REQUIRED TASK: Retype all of the data exactly as given.

+---+

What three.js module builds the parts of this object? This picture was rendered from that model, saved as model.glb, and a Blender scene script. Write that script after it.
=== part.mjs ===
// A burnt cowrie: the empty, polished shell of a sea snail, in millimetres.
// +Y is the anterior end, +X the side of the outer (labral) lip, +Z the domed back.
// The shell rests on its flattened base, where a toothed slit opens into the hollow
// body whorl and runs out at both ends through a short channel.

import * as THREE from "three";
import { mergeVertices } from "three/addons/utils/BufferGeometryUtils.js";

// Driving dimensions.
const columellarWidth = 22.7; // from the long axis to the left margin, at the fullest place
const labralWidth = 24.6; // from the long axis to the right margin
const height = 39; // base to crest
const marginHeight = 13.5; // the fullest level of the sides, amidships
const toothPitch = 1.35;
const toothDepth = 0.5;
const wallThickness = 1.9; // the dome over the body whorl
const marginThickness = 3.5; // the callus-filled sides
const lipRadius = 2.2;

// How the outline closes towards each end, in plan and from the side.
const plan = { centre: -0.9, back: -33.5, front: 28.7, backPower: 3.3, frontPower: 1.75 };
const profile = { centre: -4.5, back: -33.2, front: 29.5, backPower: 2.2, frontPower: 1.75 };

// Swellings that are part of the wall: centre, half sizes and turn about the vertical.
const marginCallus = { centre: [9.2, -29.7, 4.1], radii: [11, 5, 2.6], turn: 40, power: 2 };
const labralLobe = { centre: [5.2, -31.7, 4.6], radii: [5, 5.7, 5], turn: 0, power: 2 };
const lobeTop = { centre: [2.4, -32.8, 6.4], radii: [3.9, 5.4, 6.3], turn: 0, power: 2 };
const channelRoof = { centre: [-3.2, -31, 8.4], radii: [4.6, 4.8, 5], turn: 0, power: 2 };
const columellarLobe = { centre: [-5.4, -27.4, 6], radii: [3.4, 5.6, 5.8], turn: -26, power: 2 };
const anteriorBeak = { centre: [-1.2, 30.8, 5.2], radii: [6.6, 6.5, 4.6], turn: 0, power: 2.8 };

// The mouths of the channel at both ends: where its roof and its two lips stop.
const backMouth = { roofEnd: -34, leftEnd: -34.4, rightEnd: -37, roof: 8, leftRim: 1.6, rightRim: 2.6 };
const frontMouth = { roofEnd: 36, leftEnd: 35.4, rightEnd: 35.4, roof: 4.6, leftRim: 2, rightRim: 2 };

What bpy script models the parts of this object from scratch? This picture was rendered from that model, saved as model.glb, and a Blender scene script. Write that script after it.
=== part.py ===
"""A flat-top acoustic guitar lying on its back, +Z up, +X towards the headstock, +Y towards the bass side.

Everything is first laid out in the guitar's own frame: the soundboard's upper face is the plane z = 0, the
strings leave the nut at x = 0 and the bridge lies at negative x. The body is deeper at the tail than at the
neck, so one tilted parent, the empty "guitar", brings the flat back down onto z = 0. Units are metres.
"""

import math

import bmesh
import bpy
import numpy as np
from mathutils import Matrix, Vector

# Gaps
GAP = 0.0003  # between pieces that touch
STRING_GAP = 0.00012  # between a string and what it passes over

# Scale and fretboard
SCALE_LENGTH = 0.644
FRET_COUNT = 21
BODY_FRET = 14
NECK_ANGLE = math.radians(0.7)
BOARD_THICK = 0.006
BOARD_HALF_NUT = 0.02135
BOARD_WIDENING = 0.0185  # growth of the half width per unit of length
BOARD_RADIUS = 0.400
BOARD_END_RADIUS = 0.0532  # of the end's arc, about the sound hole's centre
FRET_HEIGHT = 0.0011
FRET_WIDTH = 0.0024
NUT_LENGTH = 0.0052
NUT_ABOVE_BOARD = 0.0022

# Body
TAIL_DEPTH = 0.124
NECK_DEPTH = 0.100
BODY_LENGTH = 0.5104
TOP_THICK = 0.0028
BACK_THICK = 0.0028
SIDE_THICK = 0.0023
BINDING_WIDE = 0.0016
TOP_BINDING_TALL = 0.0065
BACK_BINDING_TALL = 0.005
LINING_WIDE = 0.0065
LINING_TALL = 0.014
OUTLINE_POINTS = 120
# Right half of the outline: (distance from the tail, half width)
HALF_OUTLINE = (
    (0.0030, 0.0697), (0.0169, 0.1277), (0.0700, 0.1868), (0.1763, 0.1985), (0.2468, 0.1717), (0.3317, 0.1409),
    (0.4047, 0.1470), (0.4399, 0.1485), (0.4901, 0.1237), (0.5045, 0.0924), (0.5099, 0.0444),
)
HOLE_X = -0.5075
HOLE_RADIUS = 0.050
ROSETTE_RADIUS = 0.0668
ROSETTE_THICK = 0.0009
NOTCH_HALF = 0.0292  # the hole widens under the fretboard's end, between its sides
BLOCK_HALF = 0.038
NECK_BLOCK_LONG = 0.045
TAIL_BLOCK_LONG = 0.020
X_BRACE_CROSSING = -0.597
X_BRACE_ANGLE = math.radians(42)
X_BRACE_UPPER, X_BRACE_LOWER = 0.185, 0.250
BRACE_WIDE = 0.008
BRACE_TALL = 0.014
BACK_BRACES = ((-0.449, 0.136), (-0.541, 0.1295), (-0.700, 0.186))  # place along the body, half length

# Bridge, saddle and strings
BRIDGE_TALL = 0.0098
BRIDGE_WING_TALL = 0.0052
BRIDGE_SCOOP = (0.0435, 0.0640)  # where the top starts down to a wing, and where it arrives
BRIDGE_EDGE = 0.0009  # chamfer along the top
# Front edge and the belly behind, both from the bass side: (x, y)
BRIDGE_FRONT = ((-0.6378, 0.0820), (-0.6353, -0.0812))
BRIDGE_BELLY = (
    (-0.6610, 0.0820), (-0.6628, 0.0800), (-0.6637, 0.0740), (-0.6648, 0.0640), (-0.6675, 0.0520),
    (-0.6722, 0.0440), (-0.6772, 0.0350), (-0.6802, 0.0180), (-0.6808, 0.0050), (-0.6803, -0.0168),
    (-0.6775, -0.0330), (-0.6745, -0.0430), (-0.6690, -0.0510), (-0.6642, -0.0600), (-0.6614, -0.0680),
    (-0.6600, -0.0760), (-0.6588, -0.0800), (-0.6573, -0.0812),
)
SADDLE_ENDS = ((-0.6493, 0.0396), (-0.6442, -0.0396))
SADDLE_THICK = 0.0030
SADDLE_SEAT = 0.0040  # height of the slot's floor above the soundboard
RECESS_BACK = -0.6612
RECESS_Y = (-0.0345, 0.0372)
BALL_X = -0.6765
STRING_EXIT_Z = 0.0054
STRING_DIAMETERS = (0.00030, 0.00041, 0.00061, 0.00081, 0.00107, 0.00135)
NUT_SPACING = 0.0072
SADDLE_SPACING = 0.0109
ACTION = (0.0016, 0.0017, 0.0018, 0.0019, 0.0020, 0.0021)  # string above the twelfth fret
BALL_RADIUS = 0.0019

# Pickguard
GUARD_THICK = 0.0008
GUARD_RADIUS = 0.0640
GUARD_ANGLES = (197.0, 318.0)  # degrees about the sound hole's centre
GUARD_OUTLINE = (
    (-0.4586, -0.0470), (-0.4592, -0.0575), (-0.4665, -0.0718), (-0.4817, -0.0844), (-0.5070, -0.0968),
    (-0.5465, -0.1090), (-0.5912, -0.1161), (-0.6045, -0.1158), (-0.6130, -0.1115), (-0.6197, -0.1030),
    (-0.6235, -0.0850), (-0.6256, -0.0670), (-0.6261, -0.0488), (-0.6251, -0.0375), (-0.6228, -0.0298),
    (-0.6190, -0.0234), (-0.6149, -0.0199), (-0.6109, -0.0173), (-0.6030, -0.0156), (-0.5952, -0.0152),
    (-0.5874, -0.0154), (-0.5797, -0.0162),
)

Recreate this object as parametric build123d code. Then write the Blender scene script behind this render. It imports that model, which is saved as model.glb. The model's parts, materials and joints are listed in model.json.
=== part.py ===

+---+

ANSWER:
What three.js module builds the parts of this object? This picture was rendered from that model, saved as model.glb, and a Blender scene script. Write that script after it.
=== part.mjs ===
// A burnt cowrie: the empty, polished shell of a sea snail, in millimetres.
// +Y is the anterior end, +X the side of the outer (labral) lip, +Z the domed back.
// The shell rests on its flattened base, where a toothed slit opens into the hollow
// body whorl and runs out at both ends through a short channel.

import * as THREE from "three";
import { mergeVertices } from "three/addons/utils/BufferGeometryUtils.js";

// Driving dimensions.
const columellarWidth = 22.7; // from the long axis to the left margin, at the fullest place
const labralWidth = 24.6; // from the long axis to the right margin
const height = 39; // base to crest
const marginHeight = 13.5; // the fullest level of the sides, amidships
const toothPitch = 1.35;
const toothDepth = 0.5;
const wallThickness = 1.9; // the dome over the body whorl
const marginThickness = 3.5; // the callus-filled sides
const lipRadius = 2.2;

// How the outline closes towards each end, in plan and from the side.
const plan = { centre: -0.9, back: -33.5, front: 28.7, backPower: 3.3, frontPower: 1.75 };
const profile = { centre: -4.5, back: -33.2, front: 29.5, backPower: 2.2, frontPower: 1.75 };

// Swellings that are part of the wall: centre, half sizes and turn about the vertical.
const marginCallus = { centre: [9.2, -29.7, 4.1], radii: [11, 5, 2.6], turn: 40, power: 2 };
const labralLobe = { centre: [5.2, -31.7, 4.6], radii: [5, 5.7, 5], turn: 0, power: 2 };
const lobeTop = { centre: [2.4, -32.8, 6.4], radii: [3.9, 5.4, 6.3], turn: 0, power: 2 };
const channelRoof = { centre: [-3.2, -31, 8.4], radii: [4.6, 4.8, 5], turn: 0, power: 2 };
const columellarLobe = { centre: [-5.4, -27.4, 6], radii: [3.4, 5.6, 5.8], turn: -26, power: 2 };
const anteriorBeak = { centre: [-1.2, 30.8, 5.2], radii: [6.6, 6.5, 4.6], turn: 0, power: 2.8 };

// The mouths of the channel at both ends: where its roof and its two lips stop.
const backMouth = { roofEnd: -34, leftEnd: -34.4, rightEnd: -37, roof: 8, leftRim: 1.6, rightRim: 2.6 };
const frontMouth = { roofEnd: 36, leftEnd: 35.4, rightEnd: 35.4, roof: 4.6, leftRim: 2, rightRim: 2 };

What bpy script models the parts of this object from scratch? This picture was rendered from that model, saved as model.glb, and a Blender scene script. Write that script after it.
=== part.py ===
"""A flat-top acoustic guitar lying on its back, +Z up, +X towards the headstock, +Y towards the bass side.

Everything is first laid out in the guitar's own frame: the soundboard's upper face is the plane z = 0, the
strings leave the nut at x = 0 and the bridge lies at negative x. The body is deeper at the tail than at the
neck, so one tilted parent, the empty "guitar", brings the flat back down onto z = 0. Units are metres.
"""

import math

import bmesh
import bpy
import numpy as np
from mathutils import Matrix, Vector

# Gaps
GAP = 0.0003  # between pieces that touch
STRING_GAP = 0.00012  # between a string and what it passes over

# Scale and fretboard
SCALE_LENGTH = 0.644
FRET_COUNT = 21
BODY_FRET = 14
NECK_ANGLE = math.radians(0.7)
BOARD_THICK = 0.006
BOARD_HALF_NUT = 0.02135
BOARD_WIDENING = 0.0185  # growth of the half width per unit of length
BOARD_RADIUS = 0.400
BOARD_END_RADIUS = 0.0532  # of the end's arc, about the sound hole's centre
FRET_HEIGHT = 0.0011
FRET_WIDTH = 0.0024
NUT_LENGTH = 0.0052
NUT_ABOVE_BOARD = 0.0022

# Body
TAIL_DEPTH = 0.124
NECK_DEPTH = 0.100
BODY_LENGTH = 0.5104
TOP_THICK = 0.0028
BACK_THICK = 0.0028
SIDE_THICK = 0.0023
BINDING_WIDE = 0.0016
TOP_BINDING_TALL = 0.0065
BACK_BINDING_TALL = 0.005
LINING_WIDE = 0.0065
LINING_TALL = 0.014
OUTLINE_POINTS = 120
# Right half of the outline: (distance from the tail, half width)
HALF_OUTLINE = (
    (0.0030, 0.0697), (0.0169, 0.1277), (0.0700, 0.1868), (0.1763, 0.1985), (0.2468, 0.1717), (0.3317, 0.1409),
    (0.4047, 0.1470), (0.4399, 0.1485), (0.4901, 0.1237), (0.5045, 0.0924), (0.5099, 0.0444),
)
HOLE_X = -0.5075
HOLE_RADIUS = 0.050
ROSETTE_RADIUS = 0.0668
ROSETTE_THICK = 0.0009
NOTCH_HALF = 0.0292  # the hole widens under the fretboard's end, between its sides
BLOCK_HALF = 0.038
NECK_BLOCK_LONG = 0.045
TAIL_BLOCK_LONG = 0.020
X_BRACE_CROSSING = -0.597
X_BRACE_ANGLE = math.radians(42)
X_BRACE_UPPER, X_BRACE_LOWER = 0.185, 0.250
BRACE_WIDE = 0.008
BRACE_TALL = 0.014
BACK_BRACES = ((-0.449, 0.136), (-0.541, 0.1295), (-0.700, 0.186))  # place along the body, half length

# Bridge, saddle and strings
BRIDGE_TALL = 0.0098
BRIDGE_WING_TALL = 0.0052
BRIDGE_SCOOP = (0.0435, 0.0640)  # where the top starts down to a wing, and where it arrives
BRIDGE_EDGE = 0.0009  # chamfer along the top
# Front edge and the belly behind, both from the bass side: (x, y)
BRIDGE_FRONT = ((-0.6378, 0.0820), (-0.6353, -0.0812))
BRIDGE_BELLY = (
    (-0.6610, 0.0820), (-0.6628, 0.0800), (-0.6637, 0.0740), (-0.6648, 0.0640), (-0.6675, 0.0520),
    (-0.6722, 0.0440), (-0.6772, 0.0350), (-0.6802, 0.0180), (-0.6808, 0.0050), (-0.6803, -0.0168),
    (-0.6775, -0.0330), (-0.6745, -0.0430), (-0.6690, -0.0510), (-0.6642, -0.0600), (-0.6614, -0.0680),
    (-0.6600, -0.0760), (-0.6588, -0.0800), (-0.6573, -0.0812),
)
SADDLE_ENDS = ((-0.6493, 0.0396), (-0.6442, -0.0396))
SADDLE_THICK = 0.0030
SADDLE_SEAT = 0.0040  # height of the slot's floor above the soundboard
RECESS_BACK = -0.6612
RECESS_Y = (-0.0345, 0.0372)
BALL_X = -0.6765
STRING_EXIT_Z = 0.0054
STRING_DIAMETERS = (0.00030, 0.00041, 0.00061, 0.00081, 0.00107, 0.00135)
NUT_SPACING = 0.0072
SADDLE_SPACING = 0.0109
ACTION = (0.0016, 0.0017, 0.0018, 0.0019, 0.0020, 0.0021)  # string above the twelfth fret
BALL_RADIUS = 0.0019

# Pickguard
GUARD_THICK = 0.0008
GUARD_RADIUS = 0.0640
GUARD_ANGLES = (197.0, 318.0)  # degrees about the sound hole's centre
GUARD_OUTLINE = (
    (-0.4586, -0.0470), (-0.4592, -0.0575), (-0.4665, -0.0718), (-0.4817, -0.0844), (-0.5070, -0.0968),
    (-0.5465, -0.1090), (-0.5912, -0.1161), (-0.6045, -0.1158), (-0.6130, -0.1115), (-0.6197, -0.1030),
    (-0.6235, -0.0850), (-0.6256, -0.0670), (-0.6261, -0.0488), (-0.6251, -0.0375), (-0.6228, -0.0298),
    (-0.6190, -0.0234), (-0.6149, -0.0199), (-0.6109, -0.0173), (-0.6030, -0.0156), (-0.5952, -0.0152),
    (-0.5874, -0.0154), (-0.5797, -0.0162),
)

Recreate this object as parametric build123d code. Then write the Blender scene script behind this render. It imports that model, which is saved as model.glb. The model's parts, materials and joints are listed in model.json.
=== part.py ===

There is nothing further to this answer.